## START SOURCE MATERIAL

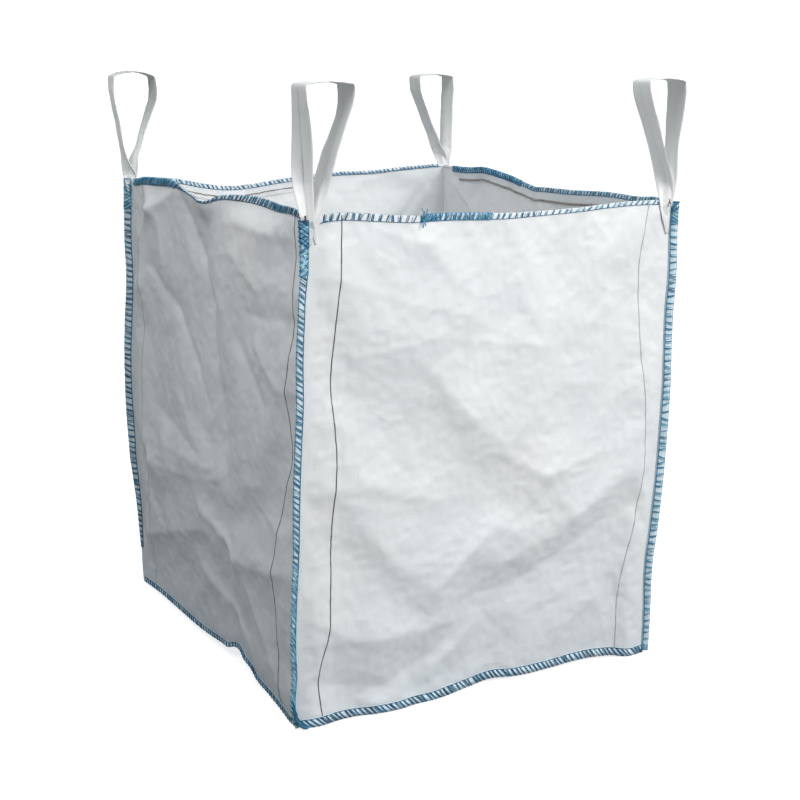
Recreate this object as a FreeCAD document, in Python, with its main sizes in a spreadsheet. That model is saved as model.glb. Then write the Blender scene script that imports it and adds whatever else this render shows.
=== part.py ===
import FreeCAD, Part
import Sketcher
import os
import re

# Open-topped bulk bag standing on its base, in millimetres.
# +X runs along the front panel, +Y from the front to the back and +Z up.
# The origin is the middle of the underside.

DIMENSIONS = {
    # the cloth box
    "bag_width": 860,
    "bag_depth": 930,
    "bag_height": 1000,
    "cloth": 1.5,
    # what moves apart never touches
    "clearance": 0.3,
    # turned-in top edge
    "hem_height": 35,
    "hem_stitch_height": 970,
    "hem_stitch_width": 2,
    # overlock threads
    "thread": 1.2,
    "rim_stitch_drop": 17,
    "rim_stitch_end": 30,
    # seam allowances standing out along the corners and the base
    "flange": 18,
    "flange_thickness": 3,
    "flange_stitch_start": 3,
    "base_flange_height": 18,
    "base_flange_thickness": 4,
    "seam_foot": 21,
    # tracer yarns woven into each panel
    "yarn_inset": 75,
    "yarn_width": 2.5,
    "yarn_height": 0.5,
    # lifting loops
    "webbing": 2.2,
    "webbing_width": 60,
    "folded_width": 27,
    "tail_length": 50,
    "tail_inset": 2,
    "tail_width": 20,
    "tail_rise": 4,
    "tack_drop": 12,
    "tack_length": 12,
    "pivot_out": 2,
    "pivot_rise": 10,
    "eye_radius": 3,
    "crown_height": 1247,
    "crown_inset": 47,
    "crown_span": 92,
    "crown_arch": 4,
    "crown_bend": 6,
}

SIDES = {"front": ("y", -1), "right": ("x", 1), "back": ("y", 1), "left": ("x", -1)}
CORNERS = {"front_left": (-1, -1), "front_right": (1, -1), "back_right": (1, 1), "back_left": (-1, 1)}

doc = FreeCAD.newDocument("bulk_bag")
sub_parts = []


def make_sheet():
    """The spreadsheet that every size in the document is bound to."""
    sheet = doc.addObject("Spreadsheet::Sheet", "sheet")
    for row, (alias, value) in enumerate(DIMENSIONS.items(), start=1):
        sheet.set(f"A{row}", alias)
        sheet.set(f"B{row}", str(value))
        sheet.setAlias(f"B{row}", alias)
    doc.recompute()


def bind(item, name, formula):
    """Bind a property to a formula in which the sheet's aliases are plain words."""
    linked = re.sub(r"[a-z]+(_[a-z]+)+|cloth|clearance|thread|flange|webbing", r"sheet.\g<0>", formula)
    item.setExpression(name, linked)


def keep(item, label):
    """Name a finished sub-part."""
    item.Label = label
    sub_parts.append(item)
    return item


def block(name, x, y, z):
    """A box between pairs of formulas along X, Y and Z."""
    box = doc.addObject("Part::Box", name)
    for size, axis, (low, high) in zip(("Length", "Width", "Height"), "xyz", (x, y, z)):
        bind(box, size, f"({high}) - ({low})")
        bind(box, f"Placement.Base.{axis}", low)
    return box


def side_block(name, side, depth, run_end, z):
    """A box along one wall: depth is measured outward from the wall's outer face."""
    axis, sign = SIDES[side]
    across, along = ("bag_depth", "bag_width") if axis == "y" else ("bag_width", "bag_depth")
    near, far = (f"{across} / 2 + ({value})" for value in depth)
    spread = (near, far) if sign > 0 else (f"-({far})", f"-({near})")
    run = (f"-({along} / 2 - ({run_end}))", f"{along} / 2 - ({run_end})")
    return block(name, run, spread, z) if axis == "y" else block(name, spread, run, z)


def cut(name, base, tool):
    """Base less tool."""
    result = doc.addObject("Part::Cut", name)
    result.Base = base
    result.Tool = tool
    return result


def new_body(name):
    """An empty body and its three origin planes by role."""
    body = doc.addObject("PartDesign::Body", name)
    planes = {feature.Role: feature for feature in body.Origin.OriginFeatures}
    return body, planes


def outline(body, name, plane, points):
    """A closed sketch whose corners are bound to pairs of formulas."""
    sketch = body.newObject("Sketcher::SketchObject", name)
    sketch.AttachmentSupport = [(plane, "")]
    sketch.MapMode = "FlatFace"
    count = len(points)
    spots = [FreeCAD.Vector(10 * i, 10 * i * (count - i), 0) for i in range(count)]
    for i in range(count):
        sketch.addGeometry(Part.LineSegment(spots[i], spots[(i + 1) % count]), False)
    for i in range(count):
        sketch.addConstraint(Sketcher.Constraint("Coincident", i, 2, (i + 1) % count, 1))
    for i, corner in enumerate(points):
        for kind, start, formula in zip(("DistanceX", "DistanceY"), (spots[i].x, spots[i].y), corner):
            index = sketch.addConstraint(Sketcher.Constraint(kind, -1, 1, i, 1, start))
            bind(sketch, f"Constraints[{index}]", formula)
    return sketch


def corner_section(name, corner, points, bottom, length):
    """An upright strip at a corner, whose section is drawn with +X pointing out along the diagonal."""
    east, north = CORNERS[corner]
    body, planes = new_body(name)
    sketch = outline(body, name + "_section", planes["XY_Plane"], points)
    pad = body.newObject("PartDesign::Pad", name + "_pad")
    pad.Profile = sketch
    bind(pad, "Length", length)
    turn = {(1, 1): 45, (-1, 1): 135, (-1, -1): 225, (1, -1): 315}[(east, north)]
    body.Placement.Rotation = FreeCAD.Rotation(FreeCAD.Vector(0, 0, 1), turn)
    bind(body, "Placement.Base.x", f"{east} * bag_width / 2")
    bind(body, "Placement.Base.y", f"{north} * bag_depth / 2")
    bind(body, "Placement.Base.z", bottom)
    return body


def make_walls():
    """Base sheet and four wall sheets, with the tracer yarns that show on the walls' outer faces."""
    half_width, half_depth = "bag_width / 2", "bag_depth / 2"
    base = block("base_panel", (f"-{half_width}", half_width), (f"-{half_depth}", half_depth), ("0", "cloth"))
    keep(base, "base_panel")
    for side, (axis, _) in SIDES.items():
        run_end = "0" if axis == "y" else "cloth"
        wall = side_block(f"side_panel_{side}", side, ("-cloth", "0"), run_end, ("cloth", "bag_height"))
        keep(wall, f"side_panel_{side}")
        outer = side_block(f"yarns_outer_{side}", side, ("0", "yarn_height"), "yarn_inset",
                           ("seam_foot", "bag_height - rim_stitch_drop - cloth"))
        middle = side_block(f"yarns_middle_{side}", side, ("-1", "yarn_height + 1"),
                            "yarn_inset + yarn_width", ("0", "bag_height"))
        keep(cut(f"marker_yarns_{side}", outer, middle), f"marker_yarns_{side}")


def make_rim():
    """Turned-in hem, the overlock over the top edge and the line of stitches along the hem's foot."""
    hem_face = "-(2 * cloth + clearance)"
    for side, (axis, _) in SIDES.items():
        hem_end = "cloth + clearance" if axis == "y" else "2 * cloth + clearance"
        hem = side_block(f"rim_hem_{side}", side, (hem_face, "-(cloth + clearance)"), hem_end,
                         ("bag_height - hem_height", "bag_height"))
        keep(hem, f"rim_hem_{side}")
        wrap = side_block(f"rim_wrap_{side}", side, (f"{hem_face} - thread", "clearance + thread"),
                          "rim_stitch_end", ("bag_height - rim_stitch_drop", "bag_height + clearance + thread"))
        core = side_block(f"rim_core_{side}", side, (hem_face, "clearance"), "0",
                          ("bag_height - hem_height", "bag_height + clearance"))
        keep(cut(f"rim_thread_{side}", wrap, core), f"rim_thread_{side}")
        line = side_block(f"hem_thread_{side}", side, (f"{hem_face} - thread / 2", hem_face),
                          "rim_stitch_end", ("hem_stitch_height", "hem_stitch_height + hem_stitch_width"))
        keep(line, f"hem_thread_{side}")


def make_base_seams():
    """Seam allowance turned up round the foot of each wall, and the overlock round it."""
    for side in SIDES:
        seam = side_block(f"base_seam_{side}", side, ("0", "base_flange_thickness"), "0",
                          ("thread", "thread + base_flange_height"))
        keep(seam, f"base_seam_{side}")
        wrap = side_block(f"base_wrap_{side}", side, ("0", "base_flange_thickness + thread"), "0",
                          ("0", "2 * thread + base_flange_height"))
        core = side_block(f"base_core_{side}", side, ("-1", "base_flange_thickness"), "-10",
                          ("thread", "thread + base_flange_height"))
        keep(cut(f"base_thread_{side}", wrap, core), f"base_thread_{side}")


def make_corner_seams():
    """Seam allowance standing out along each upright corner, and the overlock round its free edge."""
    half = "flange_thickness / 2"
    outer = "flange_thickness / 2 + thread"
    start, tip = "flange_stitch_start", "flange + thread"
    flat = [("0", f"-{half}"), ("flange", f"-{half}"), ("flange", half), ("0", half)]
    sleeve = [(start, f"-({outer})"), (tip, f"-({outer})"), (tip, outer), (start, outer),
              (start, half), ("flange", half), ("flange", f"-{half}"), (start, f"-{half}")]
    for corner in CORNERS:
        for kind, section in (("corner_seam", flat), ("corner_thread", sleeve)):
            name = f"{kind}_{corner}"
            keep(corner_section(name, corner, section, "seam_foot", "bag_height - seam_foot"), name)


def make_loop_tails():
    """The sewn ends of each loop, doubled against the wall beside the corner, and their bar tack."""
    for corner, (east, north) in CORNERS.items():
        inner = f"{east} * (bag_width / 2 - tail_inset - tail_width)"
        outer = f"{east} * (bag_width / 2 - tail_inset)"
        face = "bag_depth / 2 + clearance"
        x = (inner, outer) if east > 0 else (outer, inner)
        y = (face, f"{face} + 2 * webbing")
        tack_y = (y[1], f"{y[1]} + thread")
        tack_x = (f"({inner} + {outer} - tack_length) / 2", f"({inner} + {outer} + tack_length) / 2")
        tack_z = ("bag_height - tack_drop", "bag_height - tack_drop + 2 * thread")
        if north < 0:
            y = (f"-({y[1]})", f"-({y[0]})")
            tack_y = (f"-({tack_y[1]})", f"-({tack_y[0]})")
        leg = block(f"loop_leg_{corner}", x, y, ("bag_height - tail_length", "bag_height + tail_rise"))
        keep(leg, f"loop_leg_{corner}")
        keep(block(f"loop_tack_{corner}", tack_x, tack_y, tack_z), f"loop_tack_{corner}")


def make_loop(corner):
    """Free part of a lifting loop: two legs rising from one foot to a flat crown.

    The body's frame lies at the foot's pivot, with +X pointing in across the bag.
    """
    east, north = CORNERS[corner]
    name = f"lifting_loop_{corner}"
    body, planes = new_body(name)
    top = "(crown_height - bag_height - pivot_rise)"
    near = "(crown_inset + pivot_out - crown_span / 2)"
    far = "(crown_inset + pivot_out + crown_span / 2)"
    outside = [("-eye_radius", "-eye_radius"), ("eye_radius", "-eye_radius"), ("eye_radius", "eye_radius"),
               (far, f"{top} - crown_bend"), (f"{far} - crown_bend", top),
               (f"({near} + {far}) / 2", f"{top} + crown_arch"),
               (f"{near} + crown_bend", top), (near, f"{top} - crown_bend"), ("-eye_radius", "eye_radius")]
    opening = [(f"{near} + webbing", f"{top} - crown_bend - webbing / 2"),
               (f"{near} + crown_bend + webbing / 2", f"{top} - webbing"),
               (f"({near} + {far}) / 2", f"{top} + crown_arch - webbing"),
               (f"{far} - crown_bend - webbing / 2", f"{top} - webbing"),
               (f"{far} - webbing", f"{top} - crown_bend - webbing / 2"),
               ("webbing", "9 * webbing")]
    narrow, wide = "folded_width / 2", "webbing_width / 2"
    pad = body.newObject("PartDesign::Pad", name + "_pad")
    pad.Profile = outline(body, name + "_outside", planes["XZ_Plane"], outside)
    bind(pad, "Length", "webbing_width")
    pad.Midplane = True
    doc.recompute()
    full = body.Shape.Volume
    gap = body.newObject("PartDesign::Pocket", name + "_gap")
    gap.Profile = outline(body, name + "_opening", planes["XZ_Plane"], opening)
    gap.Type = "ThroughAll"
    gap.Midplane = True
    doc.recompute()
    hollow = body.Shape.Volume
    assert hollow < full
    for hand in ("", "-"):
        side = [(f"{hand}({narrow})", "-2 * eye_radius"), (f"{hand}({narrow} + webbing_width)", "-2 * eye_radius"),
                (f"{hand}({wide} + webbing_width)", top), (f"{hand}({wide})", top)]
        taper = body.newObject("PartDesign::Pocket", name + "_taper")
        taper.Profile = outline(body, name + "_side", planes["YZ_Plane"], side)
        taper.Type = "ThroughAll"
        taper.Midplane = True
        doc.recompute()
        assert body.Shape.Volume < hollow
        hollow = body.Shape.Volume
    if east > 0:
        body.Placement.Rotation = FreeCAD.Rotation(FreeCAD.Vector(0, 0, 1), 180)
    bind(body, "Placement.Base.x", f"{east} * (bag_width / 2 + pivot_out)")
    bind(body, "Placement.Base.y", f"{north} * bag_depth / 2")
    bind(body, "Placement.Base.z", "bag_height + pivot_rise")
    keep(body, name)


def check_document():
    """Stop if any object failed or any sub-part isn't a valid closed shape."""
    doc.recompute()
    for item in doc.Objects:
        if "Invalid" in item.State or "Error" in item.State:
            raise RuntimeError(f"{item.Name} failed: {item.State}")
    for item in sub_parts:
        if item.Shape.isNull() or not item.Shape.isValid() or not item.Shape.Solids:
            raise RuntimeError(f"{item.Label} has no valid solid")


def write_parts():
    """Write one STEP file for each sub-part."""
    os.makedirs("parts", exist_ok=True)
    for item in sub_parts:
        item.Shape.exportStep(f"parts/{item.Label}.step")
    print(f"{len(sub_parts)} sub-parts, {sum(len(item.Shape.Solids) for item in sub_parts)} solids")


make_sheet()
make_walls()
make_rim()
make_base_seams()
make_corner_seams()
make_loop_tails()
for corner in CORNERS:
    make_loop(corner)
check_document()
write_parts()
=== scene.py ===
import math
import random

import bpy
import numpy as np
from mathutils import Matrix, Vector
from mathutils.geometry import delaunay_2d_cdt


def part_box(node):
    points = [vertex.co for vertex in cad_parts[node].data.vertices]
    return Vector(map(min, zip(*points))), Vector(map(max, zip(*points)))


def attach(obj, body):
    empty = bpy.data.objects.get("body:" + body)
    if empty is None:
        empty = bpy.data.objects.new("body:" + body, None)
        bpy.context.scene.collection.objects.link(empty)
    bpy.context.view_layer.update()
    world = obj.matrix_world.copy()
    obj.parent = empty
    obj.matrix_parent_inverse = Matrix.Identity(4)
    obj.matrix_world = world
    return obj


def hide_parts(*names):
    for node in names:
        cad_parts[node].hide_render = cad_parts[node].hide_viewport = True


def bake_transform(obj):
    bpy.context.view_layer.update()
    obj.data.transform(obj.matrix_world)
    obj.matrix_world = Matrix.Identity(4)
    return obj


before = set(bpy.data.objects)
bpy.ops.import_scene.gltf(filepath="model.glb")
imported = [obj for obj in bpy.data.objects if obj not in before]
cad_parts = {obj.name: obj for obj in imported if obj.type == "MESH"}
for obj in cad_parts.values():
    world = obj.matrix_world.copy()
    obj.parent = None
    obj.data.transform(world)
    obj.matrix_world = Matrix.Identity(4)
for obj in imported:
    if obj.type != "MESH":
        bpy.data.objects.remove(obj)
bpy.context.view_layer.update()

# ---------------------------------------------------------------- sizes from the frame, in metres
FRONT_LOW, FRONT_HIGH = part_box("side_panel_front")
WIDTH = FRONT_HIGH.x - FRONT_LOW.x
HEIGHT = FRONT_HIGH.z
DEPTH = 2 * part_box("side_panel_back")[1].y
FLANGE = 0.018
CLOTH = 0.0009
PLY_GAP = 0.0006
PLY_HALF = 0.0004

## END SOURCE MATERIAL

WRITTEN INSTRUCTION »
Starting at the line that contains "bpy.context.scene.collection.objects.link(empty)" and stopping at the line that contains "obj.data.transform(obj.matrix_world)", transcribe the lines exactly; both boundary lines are to be included.

EXERCISE OUTPUT »
        bpy.context.scene.collection.objects.link(empty)
    bpy.context.view_layer.update()
    world = obj.matrix_world.copy()
    obj.parent = empty
    obj.matrix_parent_inverse = Matrix.Identity(4)
    obj.matrix_world = world
    return obj


def hide_parts(*names):
    for node in names:
        cad_parts[node].hide_render = cad_parts[node].hide_viewport = True


def bake_transform(obj):
    bpy.context.view_layer.update()
    obj.data.transform(obj.matrix_world)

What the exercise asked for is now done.